Still, let’s start with the good bits. Both the NAO and the PAC note that HMRC has indeed stabilised the PAYE system and that the initial RTI pilots went well. Both emphasise the importance of ensuring that HMRC keeps in mind the challenges faced by small and medium-sized businesses in coping with RTI – a point made well by the CIOT, the ICAEW and other professional bodies. As we all know, the move to the new PAYE system brought a huge cost in the form of tax not collected from individuals, due to the delays in processing PAYE records. However, the performance on error and fraud in dealing with tax credits is less encouraging; the design flaws of the current system do not make it easy for claimants and HMRC alike to achieve the required accuracy where incorrect payments are less than 5% of the total. The comptroller has qualified his audit opinion on HMRC’s performance ever since the system started in 2002/03. The PAC urged HMRC to hand over a clean slate to the DWP when universal credit commences and write off some £4bn of irrecoverable debt.

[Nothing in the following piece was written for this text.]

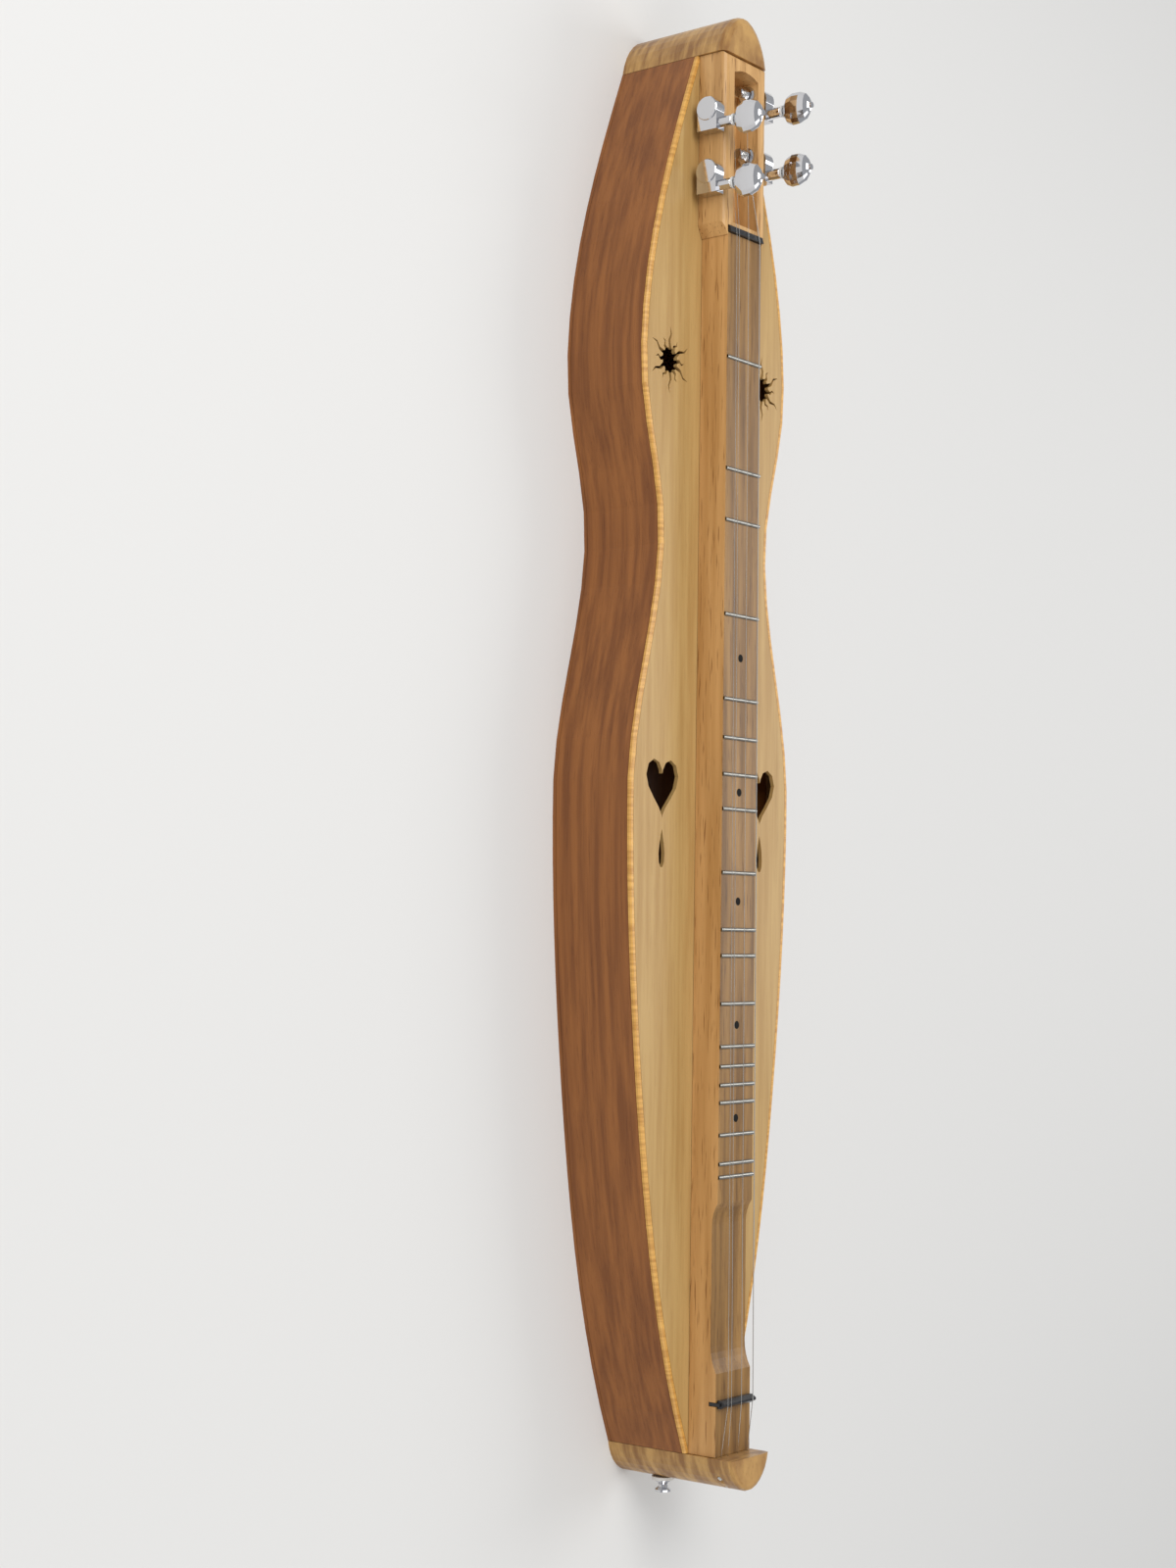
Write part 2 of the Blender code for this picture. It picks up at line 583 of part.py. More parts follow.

The Swiss tax evasion arrangements come in for some significant criticism, as it has brought in far less than indicated. HMRC isn’t yet able to offer any useful analysis – but, in its defence, no one has put forward an alternative plan to produce higher receipts.

The PAC is better known, in recent times, for its challenges on business tax – and here its factual basis for comment is much shakier. It is ridiculous to challenge HMRC’s tax gap calculation on the basis that it doesn’t include tax not due because the law is what it is – and not something different. As the chair put it in a question to tax assurance commissioner Edward Troup ‘… even as a theoretical figure, it does not include a lot of what ordinary punters in the street think we should be collecting, particularly from the large corporations’. As a long-standing parliamentarian and former minister, the chair is well aware that the law defines what tax should be collected and not what the ‘ordinary punter’ thinks. It is of course important that the Treasury – and its equivalents in the other 41 G20/OECD countries – has an idea of the potential impact of the possible changes under the OECD’s BEPS project, but everyone needs to remember that those changes are likely to cost the UK revenue as well as potentially bring in additional taxable profits. BEPS cannot be a proposal where every country gains and none loses.

There’s also an opportunity for the PAC to bring out its views on the UK’s changes to the controlled foreign company rules. It is plain that the chair does not like the finance company partial exemption regime – even though it was one of the key elements to retain UK multinationals in the UK. However, it’s just crackers to claim that no one realised that UK companies would continue to borrow in the UK and then invest share capital into overseas finance companies – effectively receiving a 23% tax deduction with income taxed at 5.75%. The recent change announced in the Autumn Statement does perhaps suggest that the potential for moving existing debt out of the UK had not been fully costed, though.

There’s also a throwaway comment about eurobonds, highlighted by a series of articles in the Independent newspaper: ‘While HMRC did carry out a public consultation, it explicitly sought comments from those who benefited from the loophole and who therefore opposed the change’. This ignores the evidence from Jim Harra: ‘What has happened is that the original proposal we consulted on, which we only consulted on because we believed we could implement it and make it work, we have had to conclude we were wrong about.’

This report is the 34th report from the Public Accounts Committee in the 2013/14 session. The previous reports are listed and the range of topics is huge. Perhaps this highlights one of the difficulties of the PAC’s modus operandi; it does not have the resources to conduct so many reviews and thus may drift away from evidence to opinion.